Dieser Verwaltungsbehörde obliegt eine Sachbeurteilung nach allen verwaltungsrechtlichen Gesichtspunkten, deren amtswegige Wahrung nach den Verfahrensregelungen und Vollzugsklauseln der einzelnen Verwaltungsgesetze ihr selbst zugewiesen ist. Soweit sie nach ihrem Amtswissen den Verdacht hegt, die Belastung eines bestimmten, vom geltend gemachten Notwegeanspruch betroffenen Grundstückes könnte verwaltungsrechtliche Gesichtspunkte berühren, deren amtswegige Wahrnehmung nach den Verfahrensregelungen und den Vollzugsklauseln der einzelnen Verwaltungsgesetze anderen Behörden zugewiesen ist, hat sie diesen Behörden ungesäumt eine entsprechende Mitteilung zu machen.

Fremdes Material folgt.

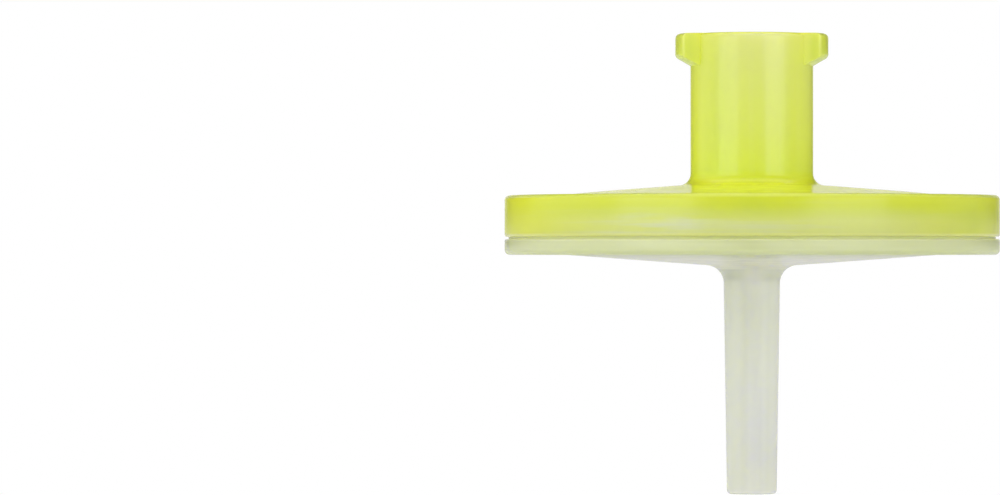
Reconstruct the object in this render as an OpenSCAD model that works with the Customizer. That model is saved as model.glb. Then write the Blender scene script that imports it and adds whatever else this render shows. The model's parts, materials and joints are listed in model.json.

Nach der vom vorliegenden Fall abgegebenen Erklärung der Bezirkshauptmannschaft sind ausschließlich öffentliche Rücksichten in Betracht zu ziehen, die Angelegenheiten des selbständigen Wirkungskreises der Gemeinde betreffen. Wenn daher das Rekursgericht dem Erstgericht den Auftrag erteilt hat, diesbezüglich eine Erklärung des zuständigen Organs der Gemeindeselbstverwaltung einzuholen, kann darin kein verfahrensfehler erkannt werden. Freilich wird weder die Erklärung der Bezirksverwaltungsbehörde noch der einer anderen Verwaltungsbehörde für die in diesem Verfahren zu fällende Gerichtsentscheidung bindend sein. Mit dieser Einschränkung entsprechen die Verfahrensergänzungsaufträge des Rekursgerichtes dem Verfahrensstand und der Rechtslage.

Dem gegen den rekursgerichtlichen Aufhebungsbesschluß erhobenen Rekurs mußte daher ein Erfolg versagt bleiben.

Das Rechtsmittel hatte lediglich insofern Erfolg, als es Anlaß für das erwähnte Verfassungsgerichtshoferkenntnis war, das zur Folge hat, daß den einzuholenden Erklärungen der Verwaltungsbehörden keine die Gerichte bindende Kraft zukommt.